The property includes a greenhouse and a carriage house where the college offers ceramics classes. The house is open to students by appointment for tours and often is used for social gatherings for college faculty, staff and students.

Koehler can be rented for parties and weddings.

Across campus near the southeast corner but within the college’s footprint is the L. B. Clegg House, built in 1902 by architect Harvey Page for Luther Bynum Clegg, who opened the first San Antonio Printing Co. in 1896. It later was named for L.B. Clegg.

It resides in the Tobin Hill Neighborhood Association. Since 1951, as this college has grown and added buildings, the Clegg House first lost its neighbors and eventually stood alone, surrounded on four sides by college parking lots. More recent growth has been vertical.

The house sits between the college’s five-story parking garage and the four-story Tobin lofts, Phase 2. To the east is the district police department, and to the west the four-story nursing complex.

David Mrizek, Vice President of college services, said the area of Tobin Hill goes north on San Pedro to Myrtle and from Myrtle across to U.S. Highway 281, then 281 south to I-35 and I-35 to San Pedro.

According to Bexar County Appraisal District, the Clegg House is 6,478 square feet, and the property is just over a half acre.

Information filed in the national registry describes the house as Spanish-American style exterior walls of stucco and a servants’ quarters on the northwest side.

That portion of the property had a green felt roof while the main two-story building features asbestos shingles. Today, it features a standing-seam metal roof.

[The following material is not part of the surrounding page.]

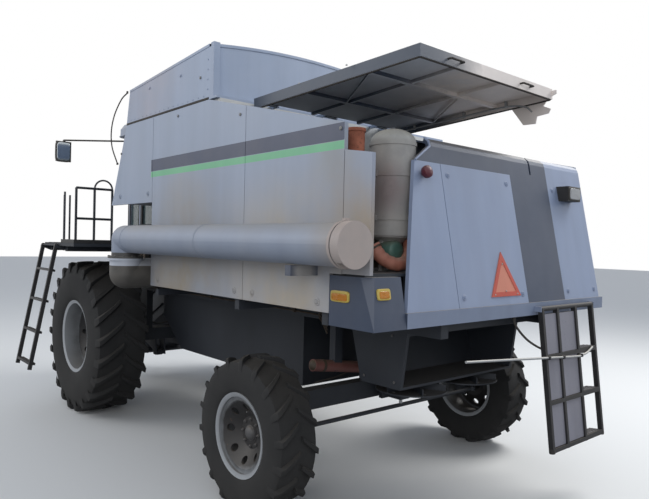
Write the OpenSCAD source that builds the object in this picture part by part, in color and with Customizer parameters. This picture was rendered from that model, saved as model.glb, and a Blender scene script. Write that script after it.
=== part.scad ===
// Combine harvester with a transverse rotor, without its header.
// The front faces -Y, the operator's left side is +X, and the ground is at Z = 0.
// Places are first worked out from the front axle and then moved so that the ground under
// the middle of the whole machine is the origin.

/* [Body] */
// Width of the body over its side panels
body_w = 3000; // [2800:10:3100]
// Thickness of the body's panels with their frames
panel_t = 30; // [20:1:40]
// Height of the side panels' lower edge
panel_bottom = 1630; // [1610:5:1640]
// Height of the grain tank's rim
tank_top = 3290; // [3230:10:3320]
// Length of the grain tank at its rim, from the slanted front wall to the rear wall
tank_rim = 1850; // [1700:10:1900]
// Height of the tank extension at its rear corners
extension_h = 470; // [300:10:500]
// How far the middle of the extension's rear wall stands above its corners
extension_arch = 90; // [40:5:140]
// Width of the tank extension
extension_w = 2330; // [2200:10:2330]

/* [Wheels] */
// Distance from the front axle to the rear axle
wheel_base = 3550; // [3450:10:3600]
// Outer radius of the drive tyres
front_r = 900; // [870:5:910]
// Width of the drive tyres
front_tyre_w = 600; // [540:10:620]
// Distance between the middles of the drive tyres
front_track = 2720; // [2700:10:2760]
// Outer radius of the steered tyres
rear_r = 600; // [580:5:610]
// Width of the steered tyres
rear_tyre_w = 360; // [320:10:380]
// Distance between the middles of the steered tyres
rear_track = 2840; // [2820:10:2880]
// Height of a drive tyre's lugs
front_lug = 45; // [30:1:50]
// Height of a steered tyre's lugs
rear_lug = 34; // [24:1:40]

/* [Engine hood] */
// Length of the engine hood
hood_len = 1770; // [1650:10:1770]
// Width of the engine hood
hood_w = 1800; // [1700:10:1810]
// Angle of the raised hood over the horizontal
hood_raised = 3.4; // [0:0.1:6]
// Angle of the closed hood under the horizontal
hood_closed = 12.8; // [12:0.1:13]

/* [Unloading auger] */
// Outer diameter of the unloading tube
tube_d = 270; // [240:5:280]
// Length of the unloading tube from its turret
tube_len = 3240; // [3050:10:3280]
// Height of the unloading tube's axis
tube_z = 2080; // [2070:5:2100]

/* [Cab] */
// Width of the cab
cab_w = 1560; // [1500:10:1580]
// Height of the cab's walls
cab_h = 1480; // [1400:10:1500]
// Height of the cab's floor and the platform
floor_z = 2020; // [2000:5:2030]

/* [Feeder house] */
// Length of the feeder house
feeder_len = 1960; // [1800:10:1980]
// Angle of the feeder house under the horizontal as it parks
feeder_angle = 27; // [25:0.5:29]

/* [Ladders] */
// Distance from the machine's middle to the left ladder's foot
ladder_out = 2183; // [2160:1:2210]
// Height of the left ladder's foot
ladder_foot = 600; // [560:10:680]
// Height of the rear ladder's foot
rear_foot = 480; // [440:10:520]

/* [Hidden] */

$fn = 48;
// Running gap between round parts that turn in each other
run = 0.3;
// Gap between parts that pass each other
pass = 6;
half_w = body_w / 2;
inner_w = half_w - panel_t;

// Colours
steel_dark = "#2b2f33";
silver = "#a9b0b8";
galvanised = "#b4bac0";
slate = "#47525e";
rubber = "#1e1f21";
rim_grey = "#b9bec2";
rust = "#8a4a35";
dust = "#a8987c";

// Main frame rails: inner and outer face, underside, top, front and rear end
rail_in = 700;
rail_out = 780;
rail_z0 = 1440;
rail_z1 = 1600;
rail_y0 = -260;
rail_y1 = 4840;
cross_z0 = 1470;
cross_z1 = 1580;
cross_t = 80;
deck_z0 = 1880;
deck_z1 = 1900;
deck_y0 = 3220;
deck_y1 = 4780;

// Front axle: beam, final drives and spindles
axle_beam_z1 = 940;
axle_beam_h = 150;
axle_beam_y = 110;
final_r = 230;
final_x0 = 880;
final_x1 = 1060;
spindle_r = 90;
spindle_x1 = 1330;
hub_r = 150;

// Rear axle: beam, kingpins, knuckles and spindles
rear_beam_z0 = 700;
rear_beam_z1 = 860;
rear_beam_y = 60;
king_x = rear_track / 2 - 290;
king_r = 35;
boss_r = 70;
lug_t = 36;
knuckle_x = 75;
knuckle_t = 30;
rear_spindle_r = 45;
arm_y = 200;
arm_t = 36;
tie_r = 18;
tie_z = rear_beam_z0 - 2 - lug_t - 2 - tie_r * 2;
pivot_r = 30;
pivot_z = 780;

// Body stations from the front axle
tank_y0 = 1150;
tank_foot_y = 790;
tank_foot_z = 2470;
core_top = 2250;
cavity_y1 = 1800;
tank_y1 = tank_y0 + tank_rim;
seam_y = 3450;
corner_y = 4600;
rear_y = 4850;
tail_y = 4900;
tail_z = 1550;
skirt_z = 1650;
// Rear face, from left to right: seam of the silver leaves, left and right edge of the dark strip
leaf_seam = 630;
strip_x = [-850, -270];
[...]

Mrizek describes the Clegg House as somewhat in disrepair with lots of cracks and in definite need of preventative and regular maintenance. He said there are lots of palm trees and overgrown plants in the front that block use of the sidewalk.

Current resident Richard Bustamante says the house looks better on the inside than the outside and it has been hard to maintain the upkeep of the house over the years.

A 1980 Ranger article titled “Haven resists asphalt squeeze” reported Dr. Jerome Weynand, then president of the district, said if the district acquired the house, he would love to see it preserved.

“We have been reluctant to talk to anybody about the house because the college has tried to purchase the property in the past,” Belinda Bustamante Hennings, the current owner, said.

A quarter century later, the Clegg House is more squeezed by the college than ever, though the occupants should not worry about the district trying to acquire the property.

Zeigler said this college already has one landmark to take care of and isn’t looking for another.